Scenario cue Often points toward
“People say the process is fine, but results suggest hidden workarounds” Observation
“One expert or stakeholder holds deep, nuanced, or sensitive knowledge” Interview
“The team needs broad comparable input from many people” Survey or focus group
“Different stakeholder groups disagree on meaning or priority” Workshop

CAPM usually rewards translating the cue into the right evidence source. The question is not “what method did we use last time?” It is “what kind of truth is missing now?”

What CAPM Usually Wants

The weaker answer often chooses a method for superficial reasons:

  • it sounds more professional
  • it is the fastest
  • it is the method the team used last time

The stronger answer uses the scenario clues. If disagreement is the central issue, a survey alone is often weak. If hidden workarounds are the central issue, observation often beats opinion-based methods. If a private stakeholder is unlikely to speak honestly in a group, an interview may be stronger than a workshop.

Another weak answer pattern is method overgeneralization. For example:

  • treating workshops as the answer to every requirement conflict
  • treating surveys as the answer whenever many people exist
  • treating interviews as the safest default even when alignment across groups is the real problem

CAPM usually rewards the candidate who notices the dominant discovery risk and chooses accordingly.

Combining Scenario Signals

Some scenarios contain more than one elicitation problem. In those cases, the strongest answer may use more than one method, each matched to a different signal. For example:

  • observe real behavior to expose hidden workarounds
  • then run a workshop to align conflicting stakeholder interpretations

This layered response is often stronger than forcing one method to solve every part of the problem.

Example

A dispersed user base may justify a survey when the analyst needs broad preference data. But if the same scenario also suggests people are hiding workaround behavior, the stronger answer may shift toward observation or targeted interviews because broad polling will not expose the hidden workflow reality well enough.

This is the core CAPM judgment pattern: broad scale alone does not decide the method if the main missing evidence is behavioral rather than opinion-based.

Exam Scenario

An analyst must understand why users keep bypassing a formal process, while also needing to settle a disagreement between two business units about what one approval rule should mean. Leadership asks for the fastest possible discovery method.
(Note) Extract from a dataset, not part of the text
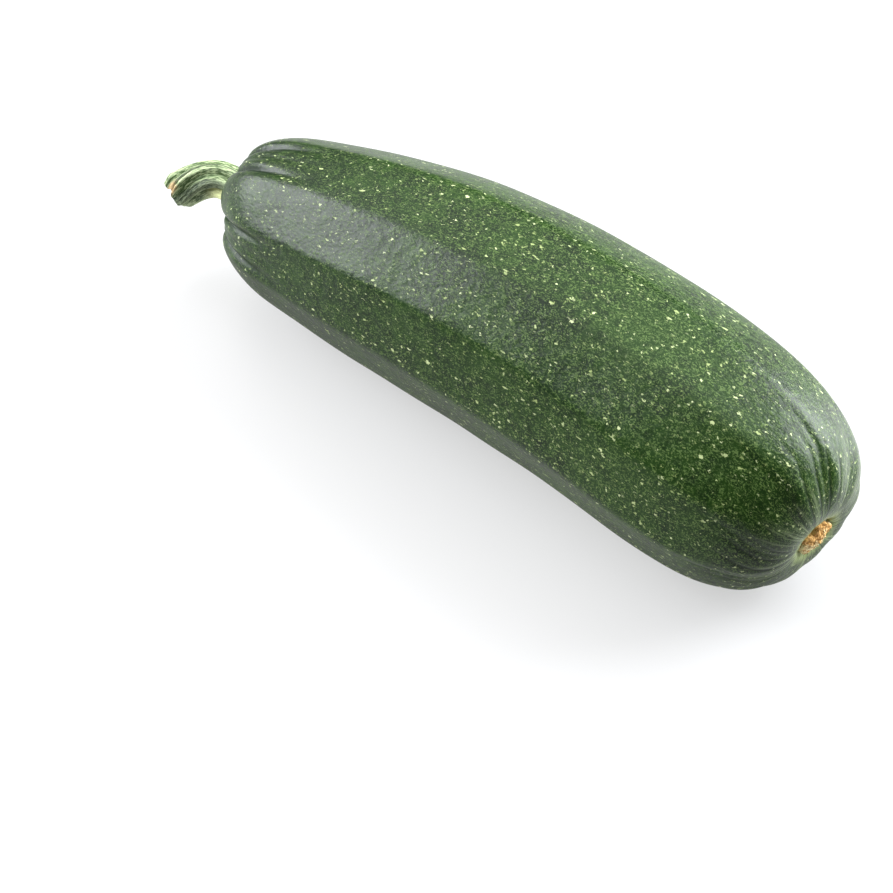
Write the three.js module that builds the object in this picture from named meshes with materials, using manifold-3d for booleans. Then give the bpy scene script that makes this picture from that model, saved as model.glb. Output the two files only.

The strongest CAPM answer is usually not the fastest single tool. It is the combination that best reduces the real discovery risk: observation or targeted interviews for the workaround behavior, and a workshop for the cross-functional rule disagreement.

Common Pitfalls

  • picking the fastest method instead of the most revealing one
  • overlooking the difference between group comparison and group alignment
  • assuming stakeholder disagreement can be solved without real discussion
  • forgetting that observed behavior and stated opinion are not the same kind of evidence
  • forcing one method onto a scenario that clearly contains two different information problems
  • choosing the most formal-sounding technique instead of the best-fit technique

Check Your Understanding

### Which cue usually points most strongly toward observation? - [ ] A need for a formal approval record - [ ] A sponsor requesting a brief summary - [x] Suspicion that actual workflow differs from what users report - [ ] A desire to compare preferences across many regions quickly > **Explanation:** Observation is strongest when the analyst needs evidence of real behavior rather than stated assumptions. ### Which situation usually points most strongly toward a workshop? - [ ] One expert has sensitive information that should stay private - [ ] The analyst needs a simple broad poll only - [x] Several stakeholder groups interpret a requirement differently and need shared clarification - [ ] The team wants to avoid interaction > **Explanation:** Workshops are strongest when cross-functional alignment is the central need. ### What is usually the weakest elicitation decision in CAPM? - [x] Choosing the method that sounds most familiar without checking whether it fits the scenario - [ ] Choosing the technique that best exposes the missing information - [ ] Distinguishing between scale, depth, and alignment needs - [ ] Letting the scenario cues guide the method choice > **Explanation:** CAPM usually rewards fit-to-scenario judgment rather than habit or surface familiarity. ### Which situation most strongly points toward a survey rather than observation or workshop? - [ ] The analyst suspects hidden workarounds in real workflow - [ ] Several departments disagree on what a rule means - [x] The analyst needs structured comparable input from many distributed users - [ ] One stakeholder holds sensitive expert knowledge > **Explanation:** Surveys are usually strongest when the main need is broad, comparable input at scale rather than behavioral evidence or live alignment.

Sample Exam Question

Scenario: A BA must understand why claims staff keep using unofficial spreadsheets, even though the formal process map says the system already supports the needed workflow. At the same time, compliance and operations disagree on how one escalation rule should be interpreted.

Question: Which technique pairing matches those two signals?

  • A. Send one broad survey and assume it will expose both the hidden workflow and the rule disagreement
  • B. Ask only the system owner because formal process maps should outweigh user behavior
  • C. Observe how staff really work to uncover the spreadsheet workaround, then facilitate a workshop so compliance and operations can align on the escalation rule
  • D. Use only individual interviews because any group discussion is automatically weaker

Best answer: C

Explanation: The scenario contains two different information problems, so the stronger response uses the method that best fits each one: observation for hidden workflow and a workshop for cross-functional alignment.

Why the other options are weaker:

  • A: A survey is weak for both hidden behavior and active interpretation conflict.
  • B: Formal documentation may miss real workaround behavior.
  • D: Interviews can help, but they do not solve the alignment problem as directly here.